The New Payments Platform (NPP)
The NPP is new infrastructure for Australia’s low-value payments. It will provide Australian businesses and consumers with a fast, versatile, data-rich payments system for making their everyday payments.
The NPP is an industry initiative that responds to the new needs of a changing payments industry in terms of speed, flexibility and information. Although most technology innovation in the industry has focused on enhancing end users’ payment experience, the NPP will allow other stakeholders to benefit of the technological innovation, while supporting the new needs of Australians.
The end product of the initiative will be an infrastructure that will allow all financial institutions, businesses and consumers to connect. Among the key benefits offered by the NPP is that it will provide speed to payment processes, for example users will be able to access funds almost as soon as these are received, while ADIs will be able to process different payments for their customers. In addition, the new platform will support additional developments thus encouraging innovation and healthy competition among financial institutions, as these will be able to leverage the platform and offer better/personalized services to their customers.
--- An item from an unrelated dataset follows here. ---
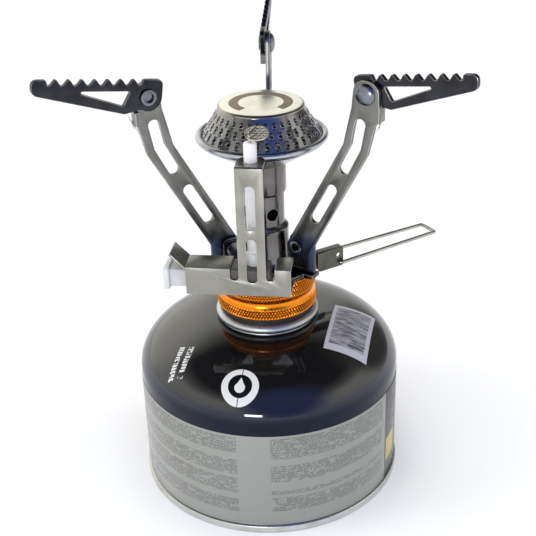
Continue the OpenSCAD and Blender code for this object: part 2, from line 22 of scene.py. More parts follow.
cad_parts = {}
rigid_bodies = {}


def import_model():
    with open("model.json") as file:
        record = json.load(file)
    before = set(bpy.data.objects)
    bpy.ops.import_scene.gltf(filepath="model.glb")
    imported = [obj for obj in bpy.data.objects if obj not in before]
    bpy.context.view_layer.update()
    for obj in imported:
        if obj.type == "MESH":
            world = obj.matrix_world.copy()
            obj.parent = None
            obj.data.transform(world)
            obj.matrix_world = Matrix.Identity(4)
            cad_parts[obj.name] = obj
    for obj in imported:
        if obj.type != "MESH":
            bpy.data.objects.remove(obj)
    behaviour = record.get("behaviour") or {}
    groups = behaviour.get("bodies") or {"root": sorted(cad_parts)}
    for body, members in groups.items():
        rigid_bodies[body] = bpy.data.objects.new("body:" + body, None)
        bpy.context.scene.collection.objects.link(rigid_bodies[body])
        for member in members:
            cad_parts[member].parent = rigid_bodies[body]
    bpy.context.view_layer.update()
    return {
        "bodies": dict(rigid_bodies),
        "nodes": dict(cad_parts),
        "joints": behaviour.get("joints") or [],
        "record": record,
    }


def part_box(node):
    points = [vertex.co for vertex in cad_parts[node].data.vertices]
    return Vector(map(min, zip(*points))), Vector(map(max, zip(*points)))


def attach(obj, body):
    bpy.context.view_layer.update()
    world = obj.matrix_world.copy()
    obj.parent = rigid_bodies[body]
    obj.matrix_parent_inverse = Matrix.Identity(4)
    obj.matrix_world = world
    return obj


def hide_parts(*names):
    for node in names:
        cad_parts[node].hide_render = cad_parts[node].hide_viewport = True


MM = 0.001
# The vertex attribute for how deeply the knurl is cut; the orange finish darkens the grooves by it as
# painted shade.
GROOVE = "groove"
FRAME: dict[str, Any] = {}

Colour = tuple[float, float, float]
Outline = Sequence[tuple[float, float]]
log = logging.getLogger("stove")


# ---- Materials ----


class Grain(Enum):
    """How the fine lines of a metal run: how far a mark is stretched along x, y and z, or round the axis."""

    TURNED = "round the upright axis"
    ALONG_X = (40, 1, 1)
    ALONG_Z = (1, 1, 40)
    SATIN = (1, 1, 1)


class Value:
    """A number in a material's node tree, which the signs of arithmetic work on."""

    def __init__(self, tree: Tree, socket: bpy.types.NodeSocket) -> None:
        """Keeps a node's output with its tree."""
        self.tree, self.socket = tree, socket

    def step(self, operation: str, other: Any = 0.0) -> Value:
        """The result of one step of arithmetic on this number."""
        return self.tree.math(operation, self, other)

    def __add__(self, other: Any) -> Value:
        """This number plus another."""
        return self.step("ADD", other)

    def __sub__(self, other: Any) -> Value:
        """This number less another."""
        return self.step("SUBTRACT", other)

    def __rsub__(self, other: float) -> Value:
        """A plain number less this one."""
        return self.tree.math("SUBTRACT", other, self)

    def __mul__(self, other: Any) -> Value:
        """This number times another."""
        return self.step("MULTIPLY", other)

    def __gt__(self, other: Any) -> Value:
        """1 where this number is the larger, otherwise 0."""
        return self.step("GREATER_THAN", other)

    def __lt__(self, other: Any) -> Value:
        """1 where this number is the smaller, otherwise 0."""
        return self.step("LESS_THAN", other)

    def __or__(self, other: Any) -> Value:
        """The larger of two numbers, which joins two masks."""
        return self.step("MAXIMUM", other)

    def __abs__(self) -> Value:
        """This number without its sign."""
        return self.step("ABSOLUTE")

    def within(self, low: float, high: float) -> Value:
        """1 where this number is between low and high, otherwise 0."""
        return (self > low) * (self < high)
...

Being on its third phase (“Design, Build and Test”) the NPP initiative is expected to be in operation in 2017.
Who talked about this:
Panel discussion: Payments Modernisation and New Payments Platform (NPP) Priorities for Faster and More Flexible Payments
The NPP was born out of industry collaboration. One of the most interesting aspects of the platform is that the original concept, first discussed in 2012, has not changed. The NPP project is currently at phase 3 of its “Design, Build and Test” approach, and still the underlying concept remains unchanged. The process has demanded significant collaboration to reach to this point, but at the same time competition around how to use the platform and leverage for the development of new products and services is also increasing.
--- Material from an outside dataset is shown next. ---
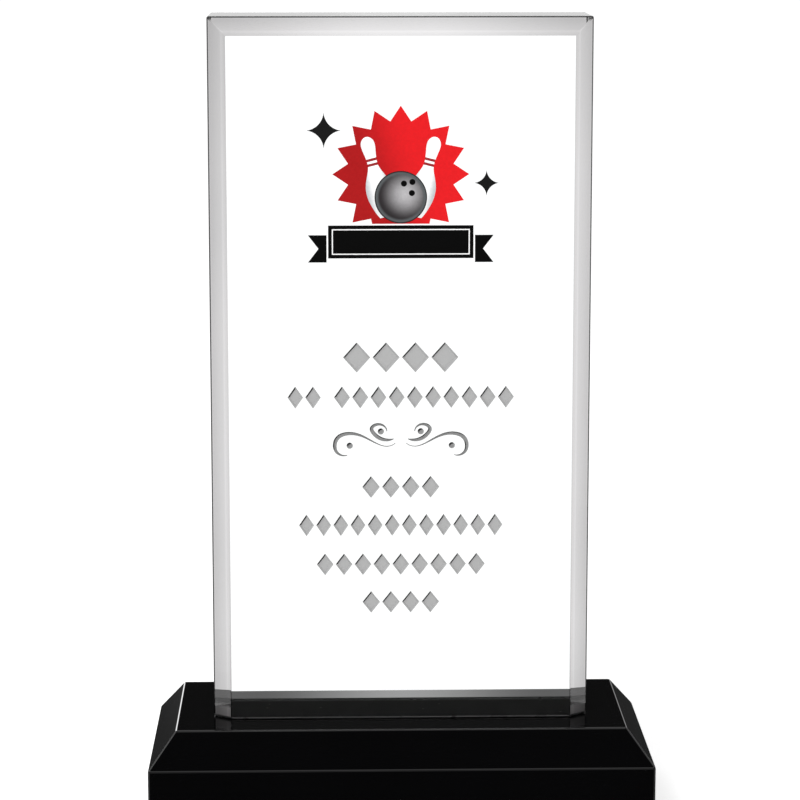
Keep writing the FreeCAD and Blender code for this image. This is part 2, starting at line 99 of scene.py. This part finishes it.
# ---------------------------------------------------------------- node helpers
class Tree:
    """A node tree with short ways to add nodes."""

    def __init__(self, tree):
        self.tree = tree
        self.tree.nodes.clear()

    def node(self, kind, **settings):
        made = self.tree.nodes.new(kind)
        for name, value in settings.items():
            setattr(made, name, value)
        return made

    def link(self, source, target):
        self.tree.links.new(source, target)

    def feed(self, socket, value):
        """Links a socket, or sets its value."""
        if isinstance(value, bpy.types.NodeSocket):
            self.link(value, socket)
        else:
            socket.default_value = value

    def math(self, operation, first, second=0.0):
        made = self.node("ShaderNodeMath", operation=operation)
        self.feed(made.inputs[0], first)
        self.feed(made.inputs[1], second)
        return made.outputs[0]

    def ramp(self, value, low, high, to_low=0.0, to_high=1.0):
        """Maps value smoothly from low..high to to_low..to_high, held at both ends."""
        made = self.node("ShaderNodeMapRange", interpolation_type="SMOOTHSTEP")
        for name, setting in zip(
            ("Value", "From Min", "From Max", "To Min", "To Max"),
            (value, low, high, to_low, to_high),
        ):
            self.feed(made.inputs[name], setting)
        return made.outputs["Result"]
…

Australia’s approach to the modernisation of its retail payment platform (NPP) has been quite unique in the sense that industry players are trying to develop and launch products parallel to the roll out of the platform. A key source for differentiation and innovation will be the amount of information available, which will allow companies to tailor better solutions.
In terms of technological innovation, the payments industry is facing digital disruption and technology is now at the centre of most companies’ strategy. Investment in technology, particularly customer-facing technology, has increased significantly, with industry sources reporting investment in technology by the big 4 banks surpassing A$8.6 billion. Furthermore, competition within the industry in terms of technological innovation has not been limited to banks; the number of non-traditional players including tech companies has been increasing significantly.
Who talked about this:
‘Leveraging Technology to Build Great Companies and Brands’, Bob Schwartz Former EVP & Founder, Nordstrom.com, Former President, Magento (USA)
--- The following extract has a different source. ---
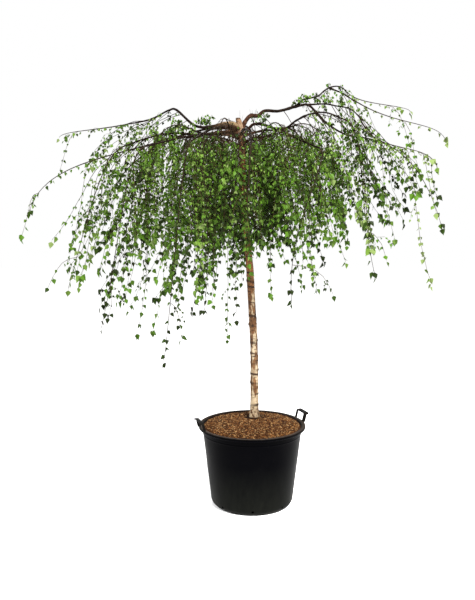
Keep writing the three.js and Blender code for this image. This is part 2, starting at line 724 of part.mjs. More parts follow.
const placed = new Map();
for (const limb of LIMBS) {
  const { knots, points } = limbPoints(limb, placed);
  const radiusAt = limbRadius(limb);
  const parent = placed.get(limb.parent);
  const widened = parent && bentCylinder(parent.points, (t) => parent.radiusAt(t) + GAP, LIMB.sides);
  const cutter = parent ? solidOf(widened) : trunkCutter;
  const body = largestBody(solidOf(bentCylinder(points, radiusAt, LIMB.sides)).subtract(cutter));
  placed.set(limb.name, { ...limb, knots, points, radiusAt });
  limbStretches.push(...stretchesOf(points, radiusAt));
  addPart(limb.name, geometryOf(body), COLOURS.bough);
}

MASSES.forEach((mass, i) => {
  const limb = placed.get(mass.limb);
  const grown = foliage({ ...mass, seed: i + 1 }, limb, limb ? null : trunkCutter);
  addPart(mass.name, grown, COLOURS.foliage);
});

export default tree;
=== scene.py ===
"""The looks of a weeping birch, grafted as a standard on a bare stem, in a round nursery container.

Lengths are in millimetres and azimuths in degrees from +X, as in the part's source, and MM turns them
into Blender's metres. The crown grows by the same seeded rule as the solids, carried to finer twigs.
"""
import json
import math

import bpy
import numpy as np
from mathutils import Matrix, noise

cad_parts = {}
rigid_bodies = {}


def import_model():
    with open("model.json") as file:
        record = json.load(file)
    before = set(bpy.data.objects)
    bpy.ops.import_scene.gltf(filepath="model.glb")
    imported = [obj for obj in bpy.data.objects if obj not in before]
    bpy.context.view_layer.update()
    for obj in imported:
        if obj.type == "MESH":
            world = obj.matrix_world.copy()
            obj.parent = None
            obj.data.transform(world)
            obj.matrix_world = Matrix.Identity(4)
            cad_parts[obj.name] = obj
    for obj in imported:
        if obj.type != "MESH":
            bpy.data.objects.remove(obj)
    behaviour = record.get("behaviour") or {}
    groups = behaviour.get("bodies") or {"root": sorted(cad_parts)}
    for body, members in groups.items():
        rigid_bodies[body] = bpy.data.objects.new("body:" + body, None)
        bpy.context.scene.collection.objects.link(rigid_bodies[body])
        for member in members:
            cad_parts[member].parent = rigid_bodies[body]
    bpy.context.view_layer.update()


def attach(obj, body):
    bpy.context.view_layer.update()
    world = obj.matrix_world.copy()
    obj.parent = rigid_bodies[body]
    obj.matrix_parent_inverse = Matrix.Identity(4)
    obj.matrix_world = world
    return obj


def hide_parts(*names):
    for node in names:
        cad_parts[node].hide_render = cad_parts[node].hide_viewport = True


MM = 0.001
UP = np.array([0.0, 0.0, 1.0])
EAST = np.array([1.0, 0.0, 0.0])
HEAD = np.array([-66.0, 30.0, 2047.0])

# Container, with the solids' sizes and a finer rim.
POT = dict(height=436, rim=290, wall_top=269, wall_foot=224, foot=205, corner=34, wall=3.5, floor=4, drop=20)
DRAIN = dict(count=8, radius=7, height=26, turn=-90)
HANDLE = dict(azimuth=19.5, seat=281, width=110, height=47, strap=18, thickness=5, bar=8, lean=0.25,
              rib=14, rib_thickness=3.2, grip=23)
SOIL = dict(crown=455, plateau=115, shoulder=190, shoulder_height=446, edge=264, edge_height=427)

# Stem stations: height, centre x, centre y, radius.
TRUNK = np.array([
    [455.4, 13, 72, 28.5], [485, 13, 72, 23.5], [560, 14, 70, 21.2], [700, 14, 66, 20.6], [870, 11, 62, 19.8],
    [1045, 1, 57, 19.2], [1260, -11, 52, 18.6], [1430, -27, 47, 18], [1740, -50, 38, 17],
    [1950, -57, 33, 17.6], [2005, -61, 31, 20], [2040, -69, 30, 18.5], [2064, -78, 30, 12.5],
])

# Boughs: azimuth at root and tip, radius at root and tip, [reach, height] stations, and for a
# fork its parent and the share of the parent's line where it leaves. BOUGH has what most of them share.
BOUGH = dict(radius=(8.5, 3.4), steps=7)
LIMBS = {
    "left_arch": dict(azimuth=(182, 168), radius=(11.5, 3.4), steps=11, stations=[
        (0, -26), (60, -8), (130, -22), (200, -28), (255, -7), (335, 64), (380, 64), (483, 22), (640, 2)]),
    "left_low": dict(azimuth=(192, 188), radius=(9.5, 3.4), stations=[
        (0, -62), (60, -52), (164, -66), (254, -84), (337, -84), (459, -122), (640, -172)]),
    "right_main": dict(azimuth=(-4, -9), radius=(12.5, 3.6), steps=12, stations=[
        (0, -60), (20, -14), (52, 28), (92, 30), (132, 54), (205, 52), (307, 76), (362, 74), (437, -4),
        (540, -72), (650, -96)]),
    "right_crest": dict(
        parent="right_main", at=0.585, azimuth=(-5, 21), radius=(5.2, 2.9), steps=9,
        stations=[(326, 106), (372, 121), (410, 134), (440, 160), (475, 184), (525, 200), (575, 202),
                  (640, 186)],
    ),
    "right_mid": dict(parent="right_crest", at=0.62, azimuth=(13, 8), radius=(4, 3), stations=[
        (560, 170), (602, 140), (660, 100)]),
    "right_arch": dict(parent="right_main", at=0.68, azimuth=(-7, -24), radius=(4.2, 2.7), stations=[
        (440, 82), (501, 64), (568, 42), (620, 0), (660, -60)]),
    "front_right": dict(azimuth=(-44, -56), radius=(9, 3.4), stations=[
        (0, -102), (56, -48), (107, -22), (185, -36), (251, -60), (330, -84), (430, -124), (640, -190)]),
    "right_near": dict(parent="front_right", at=0.57, azimuth=(-50, -39), radius=(6, 3.2), stations=[
        (350, -66), (400, -38), (470, -12), (550, -10), (640, -50)]),
    "front": dict(azimuth=(-78, -86), stations=[
        (0, -66), (90, -52), (250, -76), (420, -118), (640, -190)]),
    "front_left": dict(azimuth=(238, 250), stations=[
        (0, -38), (90, -34), (250, -60), (420, -104), (640, -168)]),
    "left_front": dict(azimuth=(222, 227), stations=[
        (0, -94), (80, -76), (240, -84), (420, -120), (640, -176)]),
    "left_near": dict(parent="left_low", at=0.42, azimuth=(190, 207), radius=(6, 3.2), stations=[
        (330, -66), (410, -78), (520, -112), (640, -160)]),
    "back_left": dict(azimuth=(146, 143), stations=[
        (0, -48), (90, -28), (250, -24), (440, -50), (640, -110)]),
    "back_centre": dict(azimuth=(114, 111), stations=[
        (0, -80), (90, -50), (260, -34), (440, -52), (640, -120)]),
    "back": dict(azimuth=(82, 79), stations=[
        (0, -46), (90, -18), (250, 6), (440, -14), (640, -90)]),
    "back_right": dict(azimuth=(50, 46), stations=[
        (0, -82), (90, -52), (250, -20), (430, -30), (640, -90)]),
}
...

Companies are investing significant resources to leverage and integrate technology into the business value chain. Technology has become an integral part of the customer’s experience, and this has further encouraged companies to invest in technology. However, in Bob Schwartz’s view, technology is a great tool but it tends to commoditise processes and services. In this sense, first movers might be able to differentiate their product or service through technology, but with time followers can easily replicate that comparative advantage as competitors also have access to technology. To overcome this trap, companies need to invest more in their brands – or as defined by Schwartz they need to create companies with a soul.
According to him the most successful companies are not those that are the most innovative or those that invest in the most in technology, but those that can better connect with customers through experience. Customers always remember their experiences and products become just a nice souvenir of those experiences.
‘Card Payments Regulation: From Wallis to Murray’, Malcolm Edey, Assistant Governor (Financial System), Reserve Bank of Australia
Malcolm Edey discussed payment regulation in Australia, since the Reserve Bank’s role as a regulator of retail payments systems was established following the report of the Wallis Inquiry in 1997.
An interesting point he made was that innovation in payments worldwide were largely driven by industry players, i.e. banks and businesses, whilst innovation at a more industry “system” level was very limited. He termed this proprietary innovation vs network innovation.
‘It is important to distinguish between proprietary innovations, which are carried out at the level of particular payment businesses, and network innovation, which occurs at the level of the system as a whole. As you would expect, the industry is very good at innovation in the proprietary space. Among the many examples of this are cardless ATM withdrawals, new authentication techniques such as fingerprint, mobile banking and payment apps and now digital wallets. These are areas where the incentives to innovate are clearly effective.’
–Malcolm Edey, Cards & Payments Conference, 21st May 2015
The reason for the success of proprietary innovation is that there are obvious incentives for companies to innovate in the payment space as a form of differentiation, but not as much incentive to innovate as an industry, where competitors and regulators must work together.
However, despite this situation, the NPP is a great example of what can be achieved when working collaboratively as an industry. In Australia, industry collaboration has been promoted by the Reserve Bank Payments System Board with positive results such as the recent strategic review of innovation in the payments system, where industry players and various stakeholders were involved. The end result of the review was a number of recommendations to improve the payment system, including initiatives like NPP.